Dissenting - Justice Rehnquist
No, the exclusion of the testimony did not violate the petitioner's constitutional rights. The U.S. Constitution does not grant the Supreme Court the authority to supersede a state's code of evidence simply because its application in a particular case produces a result the Court finds unjust. The trial court correctly applied Georgia's hearsay rule, which does not contain an exception for declarations against penal interest. The fact that the evidence was admissible when offered by the State in a different trial does not demonstrate an unconstitutional application of the rules, as it is a common 'fact of trial life' that evidentiary rules are not always symmetrical. The Court's decision improperly 'embalms the law of evidence in the Due Process Clause' and is an example of 'hard cases make bad law.'
Analysis:
This per curiam opinion reinforces the principle from Chambers v. Mississippi that a state's evidentiary rules must sometimes yield to a defendant's due process right to present exculpatory or mitigating evidence.
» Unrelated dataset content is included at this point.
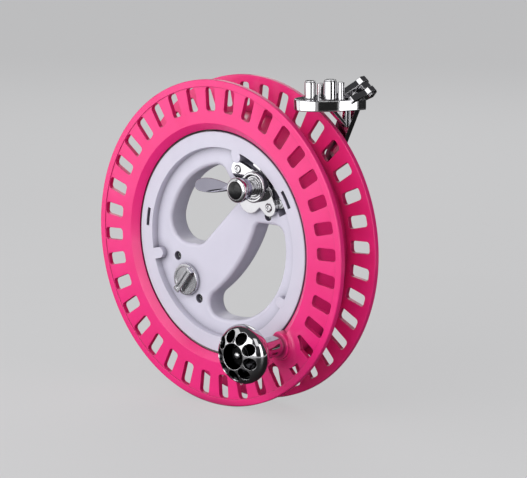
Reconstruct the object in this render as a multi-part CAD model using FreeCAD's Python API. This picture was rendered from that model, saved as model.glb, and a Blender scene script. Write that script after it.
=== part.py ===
import FreeCAD
import Part
import math
import os

# Hand-held kite line winder, in millimetres.
# The drum turns about Y. -Y is the side with the crank and the brake, +Z is up,
# and the origin is on the drum's axis, halfway through its width.

# Drum
drum_radius = 110.0
drum_width = 38.0
flange_thickness = 4.0
lip_step = 0.5
lip_width = 4.7
edge_chamfer = 0.8
slot_count = 36
slot_land = 8.2
slot_width = 8.2
slot_corner = 2.2
slot_margin = 0.3
slot_phase = 3.3
cone_run = 4.6
core_wall = 5.0

# Hub
hub_radius = 75.0
hub_gap = 1.2
hub_setback = 4.6
rim_width = 10.5
recess_depth = 4.4
grip_thickness = 16.0
hole_edge_round = 2.5
thumb_hole_inset = 12.5
finger_hole_inset = 11.5
split_share = 0.73
face_layout_radius = 64.5
thumb_hole_side = -2.8
thumb_hole_tip = (12.5, 30.3)
thumb_hole_root = (-22.8, -5.0)
finger_hole_tip = (27.2, 16.4)
finger_hole_bulge = (9.4, -15.6)
finger_hole_low = -45.6
finger_hole_high = 17.0
boss_angles = (78.0, 193.8, 328.5)
boss_radius = 3.7
boss_reaches = (1.2, 4.6, 0.8)
shell_screw_inset = 4.5
window_angles = (32.0, 172.0)
window_length = 12.5
window_width = 2.6
window_radius = 68.6

# Bearing
ball_diameter = 5.0
ball_count = 24
ball_clearance = 0.1
race_wall = 2.1
race_width = 10.0
cage_thickness = 1.0
cage_width = 7.0
seat_clearance = 0.05
spigot_length = 2.0
end_clearance = 0.1

# Hub screws
screw_radius = 1.5
screw_head_radius = 2.6
screw_head_height = 1.6
screw_sink = 2.0
screw_length = 12.0
front_screw_spots = ((-44.3, -15.1), (-24.4, -42.0), (38.6, 22.4))
drum_screw_count = 6
drum_screw_radius = 1.25
drum_screw_head = 2.0
drum_screw_length = 14.0

# Turn knob
turn_spot = (-35.0, -30.0)
turn_radius = 10.8
turn_height = 2.6
turn_rib_height = 3.0
turn_rib_width = 5.4
turn_groove = 1.4
turn_rib_angle = 51.0
turn_spindle_radius = 2.5
clip_radius = 5.0
clip_thickness = 1.0

# Brake
brake_inset = 12.08
brake_angle = 53.065
brake_plate_thickness = 3.0
brake_disc_radius = 11.5
brake_lobe_radius = 9.5
brake_lobe_offset = 11.5
ear_radius = 5.8
ear_places = ((-17.4, 9.5), (10.2, -13.1))
collar_radius = 10.4
collar_height = 5.2
collar_recess = 1.6
spindle_radius = 5.0
cam_radius = 7.0
cam_offset = 1.5
cam_thickness = 3.4
lever_front = -28.8
lever_thickness = 3.6
lever_length = 43.0
lever_direction = 182.2
lever_ring_radius = 7.4
leaf_width = 9.5
leaf_thickness = 2.2
leaf_twist = 28.0
lever_swing = 36.0
knob_radius = 8.4
knob_height = 5.0
knob_stub_radius = 3.0
knob_stub_length = 2.8
cap_radius = 6.6
cap_height = 2.4
shoe_thickness = 3.0
shoe_angles = (39.5, 66.0)
shoe_stem_width = 12.0
shoe_clearance = 0.3
pad_thickness = 3.0
pad_gap = 1.0
pocket_angles = (25.5, 62.0, 74.0)
pocket_depth = 8.0
plate_outer_inset = 5.9
spring_angle = 33.5
spring_inset = 1.6
spring_radius = 3.9
spring_wire = 1.2
spring_turns = 3
post_radius = 2.2

# Crank
crank_inset = 7.4
crank_angle = -45.4
crank_boss_radius = 9.2
crank_boss_height = 5.0
crank_flare_height = 4.0
crank_flare_width = 5.8
stem_radius = 4.0
stem_shoulder_radius = 7.0
crank_knob_radius = 19.6
crank_knob_half = 13.3
crank_knob_reach = 32.5
crank_knob_wall = 2.4
crank_opening_radius = 9.3
crank_cavity_depth = 8.8
crank_knob_core_wall = 1.6
crank_hole_count = 9
crank_hole_radius = 4.0
crank_hole_tilt = 57.0
crank_hole_phase = 20.0
bush_wall = 1.5
crank_screw_radius = 1.5
crank_screw_head = 2.6
crank_screw_length = 10.0

# Line guide
arm_thickness = 5.0
arm_gap = 2.0
arm_width = 9.0
arm_foot_angles = (24.0, 52.0)
arm_foot_width = 9.8
arm_foot_thickness = 4.0
arm_foot_corner = 3.0
arm_root_angle = 35.8
arm_foot_screw_angles = (26.6, 46.5)
arm_screw_radius = 1.6
arm_screw_head = 3.0
fork_reach = 32.7
fork_angle = 49.9
ear_thickness = 4.4
ear_feet = (11.0, 13.0)
tongue_thickness = 4.0
tongue_length = 10.5
hinge_pin_radius = 1.6
hinge_pin_back = 25.0
guide_plate_drop = 13.55
guide_plate_thickness = 7.3
roller_offset_front = (-22.62, -3.3)
roller_offset_side = (-11.02, 3.1)
roller_radius_front = 3.7
roller_radius_side = 4.3
roller_height = 11.8
axle_radius = 1.6
axle_head_height = 0.8
plate_margin_front = 10.9
plate_margin_side = 7.0
plate_back_offset = (-2.37, 24.0)
plate_back_margin = 7.6
plate_left_offset = (-23.92, 10.4)
plate_left_margin = 8.0
line_eye_offset = (-18.72, 5.2)
line_eye_radius = 3.2
thin_post_offsets = ((-5.52, 7.4), (-25.92, 10.4))
thin_post_radii = (2.2, 2.1)
thin_post_heights = (11.5, 8.5)
web_thickness = 3.6
web_offset = -13.12
web_depth = 14.0
web_reach = 17.0
web_frame = 2.6

# Clearances
running_fit = 0.05
face_gap = 0.3

# Derived places
recess_radius = hub_radius - rim_width
thumb_hole_reach = recess_radius - thumb_hole_inset
finger_hole_reach = recess_radius - finger_hole_inset
split_radius = recess_radius * split_share
arm_foot_inner = hub_radius - arm_foot_width
crank_radius = hub_radius + hub_gap + crank_inset
fork_radius = drum_radius + fork_reach
plate_outer_radius = recess_radius - plate_outer_inset
brake_radius = recess_radius - brake_inset
fork_x = fork_radius * math.cos(math.radians(fork_angle))
fork_z = fork_radius * math.sin(math.radians(fork_angle))
guide_plate_bottom = fork_z - guide_plate_drop
web_place = fork_x + web_offset
far = 2 * drum_radius
front = -drum_width / 2
back = drum_width / 2
core_front = front + flange_thickness
core_back = back - flange_thickness
bore_radius = hub_radius + hub_gap
cone_radius = bore_radius + cone_run
pitch_radius = (hub_radius + bore_radius) / 2
race_inner = pitch_radius - ball_diameter / 2 - race_wall
race_outer = pitch_radius + ball_diameter / 2 + race_wall
core_bore = race_outer + seat_clearance
core_radius = core_bore + core_wall
hub_front_face = front + hub_setback
hub_back_face = back - hub_setback
floor = hub_front_face + recess_depth
grip_back = floor + grip_thickness
race_half = race_width / 2
sleeve_end = race_half + end_clearance
slot_outer = drum_radius - lip_width - slot_margin
slot_inner = cone_radius + slot_land
slot_length = slot_outer - slot_inner
arm_front = back + arm_gap
arm_back = arm_front + arm_thickness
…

The decision is particularly significant in the capital punishment context, establishing that the heightened need for individualized sentencing can override a state's interest in the uniform application of its hearsay rule. It requires trial courts to conduct a case-specific inquiry into the reliability of proffered hearsay, especially when the state itself has previously vouched for that evidence's credibility. This limits the state's ability to use evidence for its own purposes in one trial while simultaneously arguing it is too unreliable for a defendant to use in another.